#### WRITTEN TASK:
Please write out the complete listing that follows, exactly as it reads.

#### GIVEN MATERIAL:
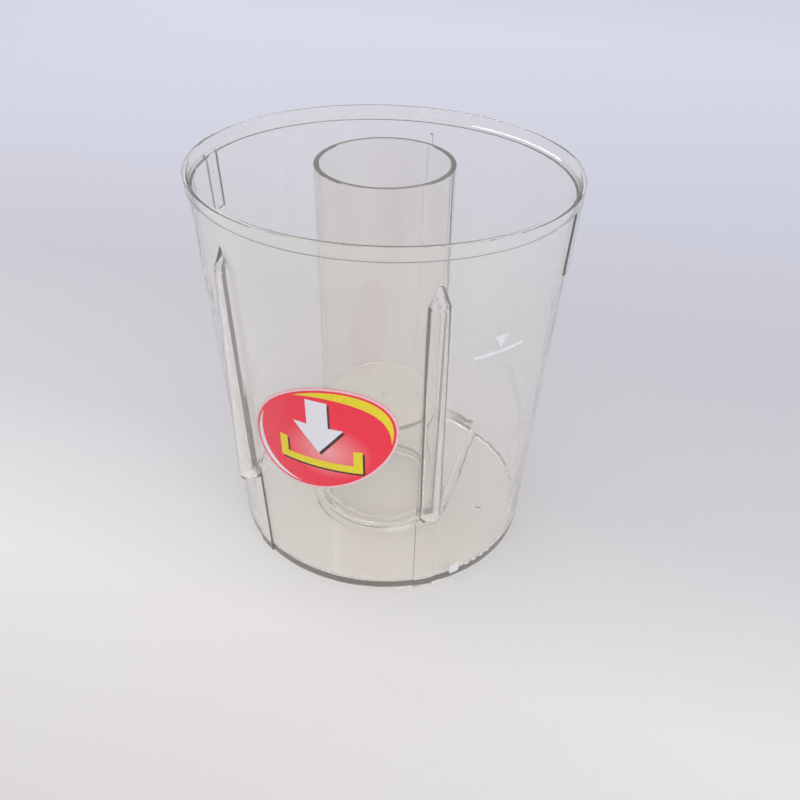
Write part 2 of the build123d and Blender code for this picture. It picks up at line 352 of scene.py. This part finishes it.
def on_label(points, shift=(0.0, 0.0)):
    """Points in millimetres from the label's middle, as (along the wall, height)."""
    return [(LABEL_ALONG + (x + shift[0]) * MM, LABEL_Z + (y + shift[1]) * MM) for x, y in points]


# ---- thin solids on the wall ----

def split_long_edges(bm):
    """Divides triangles until no edge is longer than the wall's bend allows."""
    while True:
        long = [e for e in bm.edges if e.calc_length() > STEP]
        if not long:
            return
        bmesh.ops.subdivide_edges(bm, edges=long, cuts=1)
        bmesh.ops.triangulate(bm, faces=bm.faces[:])


def fill_sheet(bm, outline, low):
    """A sheet of small triangles inside the outline."""
    bm.faces.new([bm.verts.new((*p, low)) for p in outline])
    bm.normal_update()
    bmesh.ops.triangulate(bm, faces=bm.faces[:])
    split_long_edges(bm)


def fill_band(bm, outline, hole, low):
    """A band of faces between two outlines with as many points."""
    outer = [bm.verts.new((*p, low)) for p in outline]
    inner = [bm.verts.new((*p, low)) for p in hole]
    count = len(outer)
    for i in range(count):
        j = (i + 1) % count
        bm.faces.new((outer[i], outer[j], inner[j], inner[i]))


def film(name, outline, low, high, material, hole=None):
    """A thin part of the label between two distances proud of the wall, with an optional hole."""
    bm = bmesh.new()
    if hole:
        fill_band(bm, outline, hole, low)
    else:
        fill_sheet(bm, outline, low)
    raised = bmesh.ops.extrude_face_region(bm, geom=bm.faces[:])
    for item in raised["geom"]:
        if isinstance(item, bmesh.types.BMVert):
            item.co.z = high
    for vert in bm.verts:
        vert.co = wall_point(*vert.co)
    bmesh.ops.recalc_face_normals(bm, faces=bm.faces[:])
    mesh = bpy.data.meshes.new(name)
    bm.to_mesh(mesh)
    bm.free()
    piece = bpy.data.objects.new(name, mesh)
    bpy.context.scene.collection.objects.link(piece)
    mesh.materials.append(material)
    mesh.shade_smooth()
    mesh.set_sharp_from_angle(angle=SHARP_ANGLE)
    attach(piece, "root")
    return piece


def build_label():
    """Red oval film with a pale border, two bands and a picture of an arrow pointing down into a tray."""
    red = label_vinyl("label_red")
    pink = print_ink("label_border_ink")
    dark = print_ink("label_dark_ink")
    white = print_ink("label_white_ink")
    yellow = print_ink("label_yellow_ink")
    top = FILM_GAP + FILM_THICKNESS
    base = film("label", label_outline(0.0), FILM_GAP, top, red)
    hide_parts("label_film")
    film("label_border", label_outline(0.0), top, top + INK, pink, hole=label_outline(BORDER_WIDTH))
    for name, outline in (("tray", TRAY), ("arrow", ARROW)):
        film(f"label_{name}_shadow", on_label(outline, SHADOW_SHIFT), top, top + INK, dark)
    film("label_yellow_swoosh", swoosh(*YELLOW_SWOOSH), top, top + INK, yellow)
    film("label_white_swoosh", swoosh(*WHITE_SWOOSH), top, top + INK, white)
    film("label_tray", on_label(TRAY), top + INK, top + 2 * INK, yellow)
    film("label_arrow", on_label(ARROW), top + INK, top + 2 * INK, white)


# ---- carried-over CAD pieces ----

def dress(node, material):
    """Gives a CAD node its finished material."""
    piece = nodes[node]
    piece.data.materials.clear()
    piece.data.materials.append(material)


def build_plastic():
    """The cup, its tube and the tube's closing disc."""
    cup = clear_plastic("cup_plastic", *CUP_PLASTIC)
    tube = clear_plastic("tube_plastic", *TUBE_PLASTIC)
    dress("container_shell", cup)
    dress("center_tube", tube)
    dress("tube_web", tube)


def build_prints():
    """White ink on the wall: the fill line and the marks near the base."""
    white = print_ink("wall_white_ink")
    dress("fill_line_print", white)
    dress("base_mark_print", white)


# ---- surroundings ----

def floor_card():
    """Matt card whose colour changes slowly from near to far, with a painted pool of light just in front of
    the object's base and painted shade under and behind it.
    """
    material, tree, shader = new_material("floor_card")
    shader.inputs["Roughness"].default_value = FLOOR_ROUGHNESS
    shader.inputs["Specular IOR Level"].default_value = FLOOR_SPECULAR
    place = tree.nodes.new("ShaderNodeTexCoord")
    split = tree.nodes.new("ShaderNodeSeparateXYZ")
    share = tree.nodes.new("ShaderNodeMapRange")
    share.inputs["From Min"].default_value = FLOOR_NEAR_Y
    share.inputs["From Max"].default_value = FLOOR_FAR_Y
    tree.links.new(place.outputs["Object"], split.inputs["Vector"])
    tree.links.new(split.outputs["Y"], share.inputs["Value"])
    tree.links.new(ramp(tree, share.outputs["Result"], FLOOR_SWEEP_PAINTED_LIGHT), shader.inputs["Base Color"])
    return material


def build_floor():
    """Pale sweep under the object."""
    mesh = bpy.data.meshes.new("floor")
    corners = [(x * FLOOR_HALF, y * FLOOR_HALF, 0) for x, y in ((-1, -1), (1, -1), (1, 1), (-1, 1))]
    mesh.from_pydata(corners, [], [(0, 1, 2, 3)])
    mesh.materials.append(floor_card())
    floor = bpy.data.objects.new("floor", mesh)
    floor.location.z = -FLOOR_GAP
    bpy.context.scene.collection.objects.link(floor)


def build_sky():
    """Even studio light from above that falls off towards the horizon."""
    world = bpy.data.worlds.new("studio")
    world.use_nodes = True
    tree = world.node_tree
    background = next(n for n in tree.nodes if n.type == "BACKGROUND")
    place = tree.nodes.new("ShaderNodeTexCoord")
    split = tree.nodes.new("ShaderNodeSeparateXYZ")
    tree.links.new(place.outputs["Generated"], split.inputs["Vector"])
    tree.links.new(ramp(tree, split.outputs["Z"], SKY), background.inputs["Color"])
    background.inputs["Strength"].default_value = SKY_STRENGTH
    bpy.context.scene.world = world


def soft_box(name, place, target, size, power, colour):
    """A large square area light."""
    data = bpy.data.lights.new(name, "AREA")
    data.size = size
    data.energy = power
    data.color = colour
    lamp = bpy.data.objects.new(name, data)
    lamp.location = place
    lamp.rotation_euler = (Vector(target) - Vector(place)).to_track_quat("-Z", "Y").to_euler()
    bpy.context.scene.collection.objects.link(lamp)


def build_camera():
    """Camera that looks down at the object from in front, a little to its right."""
    data = bpy.data.cameras.new("camera")
    data.lens = LENS
    data.sensor_width = SENSOR
    camera = bpy.data.objects.new("camera", data)
    turn = Matrix.Rotation(CAMERA_YAW, 4, "Z") @ Matrix.Rotation(pi / 2 - CAMERA_PITCH, 4, "X")
    camera.matrix_world = Matrix.Translation(CAMERA_PLACE) @ turn @ Matrix.Rotation(CAMERA_ROLL, 4, "Z")
    bpy.context.scene.collection.objects.link(camera)
    bpy.context.scene.camera = camera


build_label()
build_plastic()
build_prints()
build_floor()
build_sky()
for lamp_name, lamp_settings in LAMPS.items():
    soft_box(lamp_name, *lamp_settings)
build_camera()
bpy.context.scene.view_settings.view_transform = "Standard"
bpy.context.scene.cycles.max_bounces = LIGHT_BOUNCES
bpy.context.scene.cycles.transmission_bounces = LIGHT_BOUNCES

#### OUTPUT BELOW:
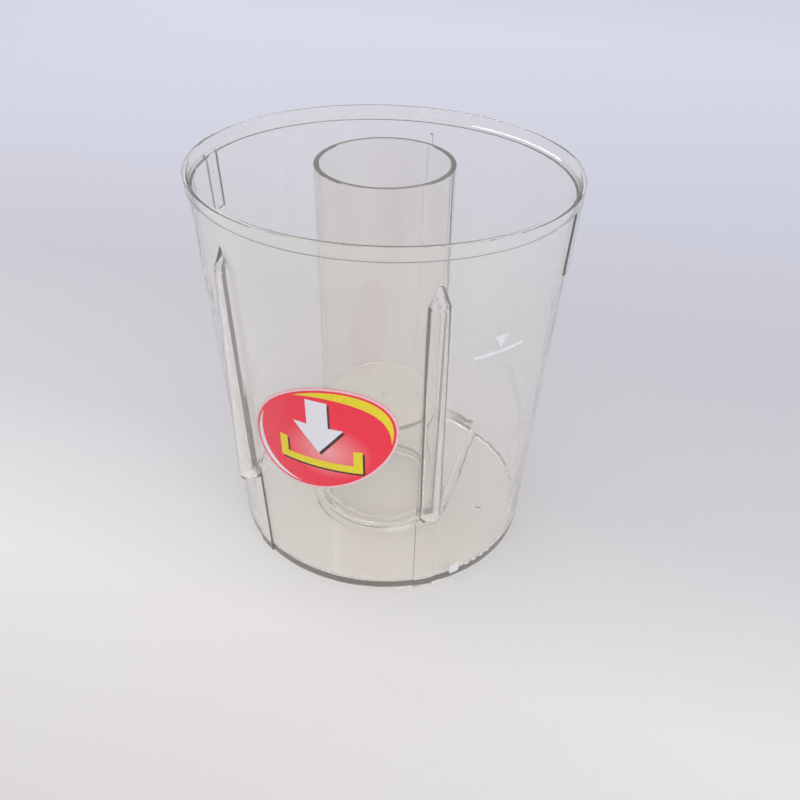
Write part 2 of the build123d and Blender code for this picture. It picks up at line 352 of scene.py. This part finishes it.
def on_label(points, shift=(0.0, 0.0)):
    """Points in millimetres from the label's middle, as (along the wall, height)."""
    return [(LABEL_ALONG + (x + shift[0]) * MM, LABEL_Z + (y + shift[1]) * MM) for x, y in points]


# ---- thin solids on the wall ----

def split_long_edges(bm):
    """Divides triangles until no edge is longer than the wall's bend allows."""
    while True:
        long = [e for e in bm.edges if e.calc_length() > STEP]
        if not long:
            return
        bmesh.ops.subdivide_edges(bm, edges=long, cuts=1)
        bmesh.ops.triangulate(bm, faces=bm.faces[:])


def fill_sheet(bm, outline, low):
    """A sheet of small triangles inside the outline."""
    bm.faces.new([bm.verts.new((*p, low)) for p in outline])
    bm.normal_update()
    bmesh.ops.triangulate(bm, faces=bm.faces[:])
    split_long_edges(bm)


def fill_band(bm, outline, hole, low):
    """A band of faces between two outlines with as many points."""
    outer = [bm.verts.new((*p, low)) for p in outline]
    inner = [bm.verts.new((*p, low)) for p in hole]
    count = len(outer)
    for i in range(count):
        j = (i + 1) % count
        bm.faces.new((outer[i], outer[j], inner[j], inner[i]))


def film(name, outline, low, high, material, hole=None):
    """A thin part of the label between two distances proud of the wall, with an optional hole."""
    bm = bmesh.new()
    if hole:
        fill_band(bm, outline, hole, low)
    else:
        fill_sheet(bm, outline, low)
    raised = bmesh.ops.extrude_face_region(bm, geom=bm.faces[:])
    for item in raised["geom"]:
        if isinstance(item, bmesh.types.BMVert):
            item.co.z = high
    for vert in bm.verts:
        vert.co = wall_point(*vert.co)
    bmesh.ops.recalc_face_normals(bm, faces=bm.faces[:])
    mesh = bpy.data.meshes.new(name)
    bm.to_mesh(mesh)
    bm.free()
    piece = bpy.data.objects.new(name, mesh)
    bpy.context.scene.collection.objects.link(piece)
    mesh.materials.append(material)
    mesh.shade_smooth()
    mesh.set_sharp_from_angle(angle=SHARP_ANGLE)
    attach(piece, "root")
    return piece


def build_label():
    """Red oval film with a pale border, two bands and a picture of an arrow pointing down into a tray."""
    red = label_vinyl("label_red")
    pink = print_ink("label_border_ink")
    dark = print_ink("label_dark_ink")
    white = print_ink("label_white_ink")
    yellow = print_ink("label_yellow_ink")
    top = FILM_GAP + FILM_THICKNESS
    base = film("label", label_outline(0.0), FILM_GAP, top, red)
    hide_parts("label_film")
    film("label_border", label_outline(0.0), top, top + INK, pink, hole=label_outline(BORDER_WIDTH))
    for name, outline in (("tray", TRAY), ("arrow", ARROW)):
        film(f"label_{name}_shadow", on_label(outline, SHADOW_SHIFT), top, top + INK, dark)
    film("label_yellow_swoosh", swoosh(*YELLOW_SWOOSH), top, top + INK, yellow)
    film("label_white_swoosh", swoosh(*WHITE_SWOOSH), top, top + INK, white)
    film("label_tray", on_label(TRAY), top + INK, top + 2 * INK, yellow)
    film("label_arrow", on_label(ARROW), top + INK, top + 2 * INK, white)


# ---- carried-over CAD pieces ----

def dress(node, material):
    """Gives a CAD node its finished material."""
    piece = nodes[node]
    piece.data.materials.clear()
    piece.data.materials.append(material)


def build_plastic():
    """The cup, its tube and the tube's closing disc."""
    cup = clear_plastic("cup_plastic", *CUP_PLASTIC)
    tube = clear_plastic("tube_plastic", *TUBE_PLASTIC)
    dress("container_shell", cup)
    dress("center_tube", tube)
    dress("tube_web", tube)


def build_prints():
    """White ink on the wall: the fill line and the marks near the base."""
    white = print_ink("wall_white_ink")
    dress("fill_line_print", white)
    dress("base_mark_print", white)


# ---- surroundings ----

def floor_card():
    """Matt card whose colour changes slowly from near to far, with a painted pool of light just in front of
    the object's base and painted shade under and behind it.
    """
    material, tree, shader = new_material("floor_card")
    shader.inputs["Roughness"].default_value = FLOOR_ROUGHNESS
    shader.inputs["Specular IOR Level"].default_value = FLOOR_SPECULAR
    place = tree.nodes.new("ShaderNodeTexCoord")
    split = tree.nodes.new("ShaderNodeSeparateXYZ")
    share = tree.nodes.new("ShaderNodeMapRange")
    share.inputs["From Min"].default_value = FLOOR_NEAR_Y
    share.inputs["From Max"].default_value = FLOOR_FAR_Y
    tree.links.new(place.outputs["Object"], split.inputs["Vector"])
    tree.links.new(split.outputs["Y"], share.inputs["Value"])
    tree.links.new(ramp(tree, share.outputs["Result"], FLOOR_SWEEP_PAINTED_LIGHT), shader.inputs["Base Color"])
    return material


def build_floor():
    """Pale sweep under the object."""
    mesh = bpy.data.meshes.new("floor")
    corners = [(x * FLOOR_HALF, y * FLOOR_HALF, 0) for x, y in ((-1, -1), (1, -1), (1, 1), (-1, 1))]
    mesh.from_pydata(corners, [], [(0, 1, 2, 3)])
    mesh.materials.append(floor_card())
    floor = bpy.data.objects.new("floor", mesh)
    floor.location.z = -FLOOR_GAP
    bpy.context.scene.collection.objects.link(floor)


def build_sky():
    """Even studio light from above that falls off towards the horizon."""
    world = bpy.data.worlds.new("studio")
    world.use_nodes = True
    tree = world.node_tree
    background = next(n for n in tree.nodes if n.type == "BACKGROUND")
    place = tree.nodes.new("ShaderNodeTexCoord")
    split = tree.nodes.new("ShaderNodeSeparateXYZ")
    tree.links.new(place.outputs["Generated"], split.inputs["Vector"])
    tree.links.new(ramp(tree, split.outputs["Z"], SKY), background.inputs["Color"])
    background.inputs["Strength"].default_value = SKY_STRENGTH
    bpy.context.scene.world = world


def soft_box(name, place, target, size, power, colour):
    """A large square area light."""
    data = bpy.data.lights.new(name, "AREA")
    data.size = size
    data.energy = power
    data.color = colour
    lamp = bpy.data.objects.new(name, data)
    lamp.location = place
    lamp.rotation_euler = (Vector(target) - Vector(place)).to_track_quat("-Z", "Y").to_euler()
    bpy.context.scene.collection.objects.link(lamp)


def build_camera():
    """Camera that looks down at the object from in front, a little to its right."""
    data = bpy.data.cameras.new("camera")
    data.lens = LENS
    data.sensor_width = SENSOR
    camera = bpy.data.objects.new("camera", data)
    turn = Matrix.Rotation(CAMERA_YAW, 4, "Z") @ Matrix.Rotation(pi / 2 - CAMERA_PITCH, 4, "X")
    camera.matrix_world = Matrix.Translation(CAMERA_PLACE) @ turn @ Matrix.Rotation(CAMERA_ROLL, 4, "Z")
    bpy.context.scene.collection.objects.link(camera)
    bpy.context.scene.camera = camera


build_label()
build_plastic()
build_prints()
build_floor()
build_sky()
for lamp_name, lamp_settings in LAMPS.items():
    soft_box(lamp_name, *lamp_settings)
build_camera()
bpy.context.scene.view_settings.view_transform = "Standard"
bpy.context.scene.cycles.max_bounces = LIGHT_BOUNCES
bpy.context.scene.cycles.transmission_bounces = LIGHT_BOUNCES